As mentioned, international coverage is another area to be interrogated. Payments systems don’t always scale like other software. There are too many differences in compliance and regulations between territories to simply press a button and activate a platform for a new market. A PSP that is already established in a country you are looking to enter gives you a valuable shortcut.
Ultimately, all these factors feed into a PSP’s Total Economic Impact (TEI) - a deep view of the overall financial benefit of using their platform, taking into account the greater levels of innovation, integration and scalability (to name just three) you can expect, coupled with more standard payment outcomes such as conversion and success. A credible PSP should be able to give you their TEI data. At the very least you should ask for it.
A shared plan
Different PSPs have different strengths. Just because they’ve done well for one business doesn’t mean they’re right for you. So your search must start with your strategy. It should be holistic, long-term, and clearly defined.
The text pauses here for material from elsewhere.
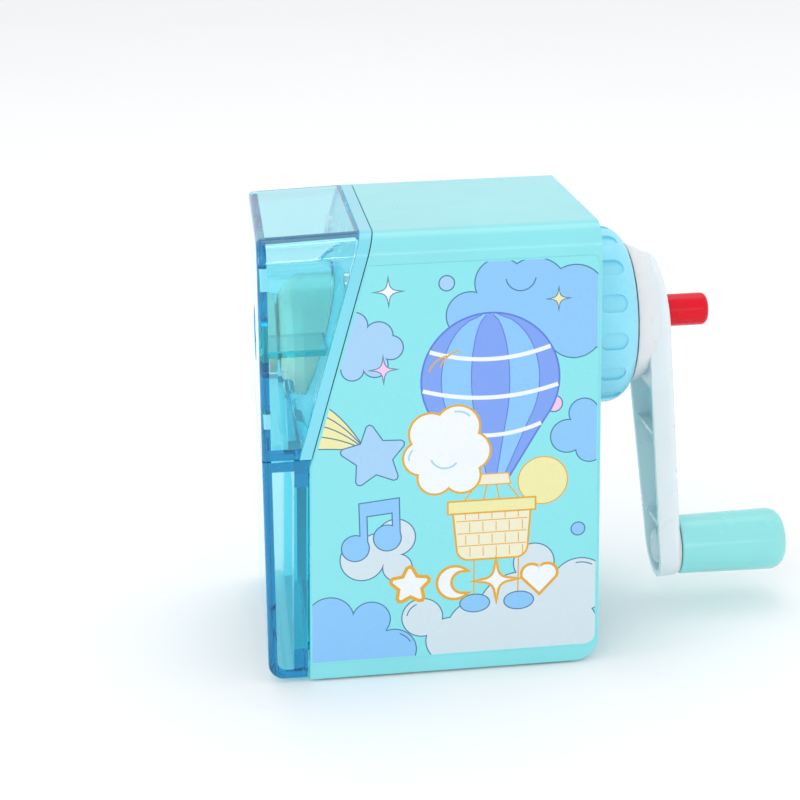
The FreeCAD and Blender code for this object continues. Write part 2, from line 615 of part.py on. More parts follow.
# ---- write the parts ------------------------------------------------------------------
def main():
    os.makedirs("parts", exist_ok=True)
    save("main_housing", main_housing())
    save("base_plate", base_plate())
    for number, (x, y) in enumerate(BOSSES, 1):
        save("base_screw_%d" % number, base_screw(x, y))
    save("rubber_pad", rubber_pad())
    save("front_bezel", front_bezel())
    for number, (y, z) in enumerate(BEZEL_SCREWS, 1):
        save("bezel_screw_%d" % number, bezel_screw(y, z))
    save("front_cover", front_cover())
    save("pencil_guide", pencil_guide())
    for name, side in (("near", -1), ("far", 1)):
        save("cover_latch_" + name, cover_latch(side))
        for height, (low, high) in zip(("high", "low"), SNAPS):
            save("cover_snap_%s_%s" % (name, height), cover_snap(side, low, high))
        save("side_label_" + name, side_label(side))
    save("drawer_body", drawer_body())
    save("cartridge_sleeve", cartridge_sleeve())
    save("bearing_bush", bearing_bush())
    save("cutter_carrier", cutter_carrier())
    save("cutter_axle", cutter_axle())
    save("helical_cutter", helical_cutter())
    save("cutter_pinion", cutter_pinion())
    save("drive_shaft", drive_shaft())
    save("shaft_clip", shaft_clip())
    save("crank_arm", crank_arm())
    save("handle_pin", handle_pin())
    save("handle_grip", handle_grip())
    save("adjuster_sleeve", adjuster_sleeve())
    save("adjuster_knob", adjuster_knob())
    save("lead_stop_rod", lead_stop_rod())
    save("return_spring", return_spring())
    save("lock_ring", lock_ring())


main()
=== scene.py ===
"""Looks of a hand-crank pencil sharpener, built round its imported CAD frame.

Lengths named here are in millimetres in the frame's own axes, and become metres in the meshes.
"""

import json
import math

import bmesh
import bpy
from mathutils import Matrix, Vector
from mathutils.geometry import delaunay_2d_cdt


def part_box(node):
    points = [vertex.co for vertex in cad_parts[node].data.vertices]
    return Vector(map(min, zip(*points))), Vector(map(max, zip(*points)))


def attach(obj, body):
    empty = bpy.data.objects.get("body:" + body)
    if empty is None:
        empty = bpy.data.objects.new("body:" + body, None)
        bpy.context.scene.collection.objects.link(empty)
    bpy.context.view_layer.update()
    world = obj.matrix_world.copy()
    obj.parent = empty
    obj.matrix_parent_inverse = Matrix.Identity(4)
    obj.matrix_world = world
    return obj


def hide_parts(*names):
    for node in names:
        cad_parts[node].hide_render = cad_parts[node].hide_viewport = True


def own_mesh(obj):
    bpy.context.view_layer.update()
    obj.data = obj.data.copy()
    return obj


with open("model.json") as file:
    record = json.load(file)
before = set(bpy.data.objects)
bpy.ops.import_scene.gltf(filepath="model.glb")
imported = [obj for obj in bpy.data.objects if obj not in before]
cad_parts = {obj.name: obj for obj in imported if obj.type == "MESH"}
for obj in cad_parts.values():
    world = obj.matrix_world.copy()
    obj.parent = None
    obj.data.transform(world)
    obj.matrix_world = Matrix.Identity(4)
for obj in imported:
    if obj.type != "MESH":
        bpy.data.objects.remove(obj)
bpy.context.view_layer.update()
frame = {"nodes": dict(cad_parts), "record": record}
MM = 0.001


# ---- materials ------------------------------------------------------------------------
def new_material(name):
    material = bpy.data.materials.new(name)
    material.use_nodes = True
    tree = material.node_tree
    shader = tree.nodes["Principled BSDF"]
    return material, tree, shader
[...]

For example, is your priority security, or reducing friction in the payments experience? If speed to new markets is important, which ones and do you know how people there prefer to pay? If you’re running a subscription business, tackling passive churn will no doubt be a top priority. If you work with ultra-tight margins, then speed of payment and cash-flow may be more crucial. Perhaps your data is telling you to double down on a specific payment scheme, or do you want to maximize customer choice?
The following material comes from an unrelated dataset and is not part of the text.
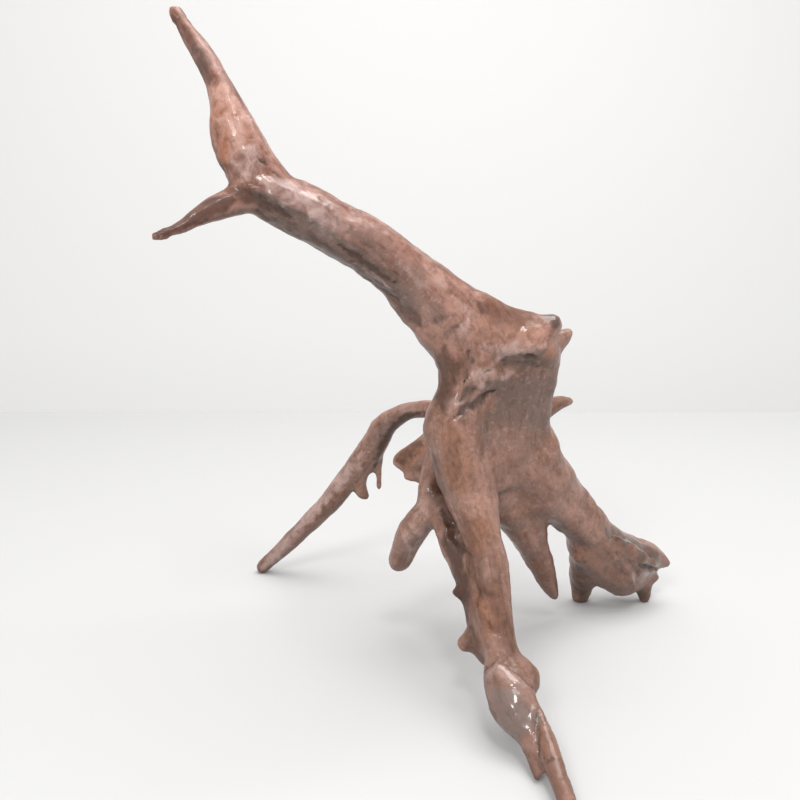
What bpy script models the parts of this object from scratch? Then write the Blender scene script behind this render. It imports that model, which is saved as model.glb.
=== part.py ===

Without a clear set of priorities to anchor to, you run the risk that a PSP will overly-influence your payments operation strategy, and take you in a direction that is out of sync with the needs of your business.
But knowing your plan goes beyond the purely strategic. An often overlooked criteria of selecting a PSP is the cultural fit. In abstract terms, this is about being clear where payment operations sit in your organization - finance, compliance, growth marketing, customer success? More practically, it’s about making sure the personal chemistry is right. If your PSP is very technically minded, will they work well with a more creative driven Payment Systems Operator? Equally, if your payments operation has a more regulatory focus, how engaged will they be with adopting new AI and machine learning that a PSP brings to the table?
Lead, and be led
Size matters, as we have already seen. If you’re responsible for a decent chunk of your PSP’s revenue, customizations are likely to be in easier reach. But not always. Sometimes the cost/benefit is too prohibitive, even to please the most valuable customer. Other times the codebase might be the issue - too rigid to adapt.
Because you don’t go into vendor negotiations always knowing exactly what you might need in the future, it can be hard to get a decent gauge on this question of customizability. But some things will give you confidence. For example, do they have a customer product development group or a customer beta test program? Both will point to the level of engagement you’re looking for. Or would they be willing to contractually commit to a number of customizations per year?
But customizations don’t have to be customer-driven. Indeed, businesses may not have the appetite or knowledge to know what they really need or what is possible. This is when the really valuable PSP comes into its own. When they are so attuned to your business that they’re the ones bringing customization ideas to you. This goes beyond pleasing their big money fish. In fact, size really doesn’t come into this. It’s about empathy. A PSP missing that crucial element should get marked down every time.